* _What you will do_
Repeat exactly, and only, the lines from the one that contains "for cell_number in" through the one that contains "imported = [obj", both ends included.
** Begin **
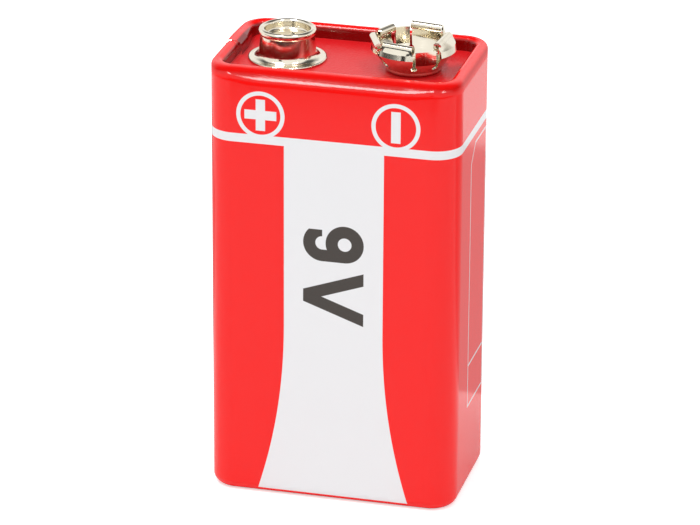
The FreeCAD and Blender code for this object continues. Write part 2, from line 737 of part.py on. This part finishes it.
def bevel_top(body, name, level, size):
    """Chamfer the edges of the body that lie at a level."""
    height = value(level)
    edges = [f"Edge{index}" for index, edge in enumerate(body.Shape.Edges, start=1)
             if abs(edge.BoundBox.ZMin - height) < 1e-4 and abs(edge.BoundBox.ZMax - height) < 1e-4]
    base = body.Tip
    bevel = body.newObject("PartDesign::Chamfer", name)
    bevel.Base = (base, edges)
    bind(bevel, "Size", size)
    document.recompute()


def faults():
    """List every object that failed, and every node that isn't one whole solid."""
    found = [item.Name for item in document.Objects
             if "Invalid" in item.State or "Error" in item.State]
    for node in nodes:
        shape = node.Shape
        if shape.isNull() or not shape.isValid() or len(shape.Solids) != 1:
            found.append(node.Label)
    return found


steel_jacket()
terminal_board()
base_board()
liner()
positive_stud()
rivet("positive_rivet", STUD_X, "stud_rivet_head_diameter", BOARD_TOP)
positive_contact()
negative_socket()
rivet("negative_rivet", SOCKET_X, "socket_rivet_head_diameter", f"({BOARD_TOP} + terminal_sheet)")
negative_lead()
negative_collector()
pile_wrap()
top_pad()
for cell_number in range(1, int(value("cell_count")) + 1):
    flat_cell(cell_number)

document.recompute()
failed = faults()
if failed:
    raise RuntimeError(f"failed: {failed}")
os.makedirs("parts", exist_ok=True)
for node in nodes:
    node.Shape.exportStep(f"parts/{node.Label}.step")
    box = node.Shape.BoundBox
    print(f"{node.Label}: {node.Shape.Volume:.1f} mm3, z {box.ZMin:.2f} to {box.ZMax:.2f}")
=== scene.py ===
# %% [markdown]
# # A nine volt battery, dressed for a studio picture
#
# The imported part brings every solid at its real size, in metres. This lesson gives each solid
# its finish, draws the jacket's print with arithmetic instead of pictures, and lights the
# battery on a plain pale floor. Each step ends with a line that says what it made.
#
# Lengths below are in millimetres, because a shader reads more easily that way, and `MM` turns
# them into metres.

# %%
import json
import math

import bpy
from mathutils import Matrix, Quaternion, Vector


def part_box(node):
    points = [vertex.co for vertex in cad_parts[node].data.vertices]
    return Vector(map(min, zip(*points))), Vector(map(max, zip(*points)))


MM = 0.001

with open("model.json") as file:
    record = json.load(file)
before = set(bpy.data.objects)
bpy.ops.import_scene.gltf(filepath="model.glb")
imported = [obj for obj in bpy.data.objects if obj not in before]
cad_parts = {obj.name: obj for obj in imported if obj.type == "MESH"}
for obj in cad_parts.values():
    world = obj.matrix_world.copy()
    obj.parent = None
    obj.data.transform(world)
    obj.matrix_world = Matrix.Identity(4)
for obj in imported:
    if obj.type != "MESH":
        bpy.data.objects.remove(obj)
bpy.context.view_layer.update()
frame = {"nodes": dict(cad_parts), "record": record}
nodes = frame["nodes"]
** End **
* _Answer to this task_
for cell_number in range(1, int(value("cell_count")) + 1):
    flat_cell(cell_number)

document.recompute()
failed = faults()
if failed:
    raise RuntimeError(f"failed: {failed}")
os.makedirs("parts", exist_ok=True)
for node in nodes:
    node.Shape.exportStep(f"parts/{node.Label}.step")
    box = node.Shape.BoundBox
    print(f"{node.Label}: {node.Shape.Volume:.1f} mm3, z {box.ZMin:.2f} to {box.ZMax:.2f}")
=== scene.py ===
# %% [markdown]
# # A nine volt battery, dressed for a studio picture
#
# The imported part brings every solid at its real size, in metres. This lesson gives each solid
# its finish, draws the jacket's print with arithmetic instead of pictures, and lights the
# battery on a plain pale floor. Each step ends with a line that says what it made.
#
# Lengths below are in millimetres, because a shader reads more easily that way, and `MM` turns
# them into metres.

# %%
import json
import math

import bpy
from mathutils import Matrix, Quaternion, Vector


def part_box(node):
    points = [vertex.co for vertex in cad_parts[node].data.vertices]
    return Vector(map(min, zip(*points))), Vector(map(max, zip(*points)))


MM = 0.001

with open("model.json") as file:
    record = json.load(file)
before = set(bpy.data.objects)
bpy.ops.import_scene.gltf(filepath="model.glb")
imported = [obj for obj in bpy.data.objects if obj not in before]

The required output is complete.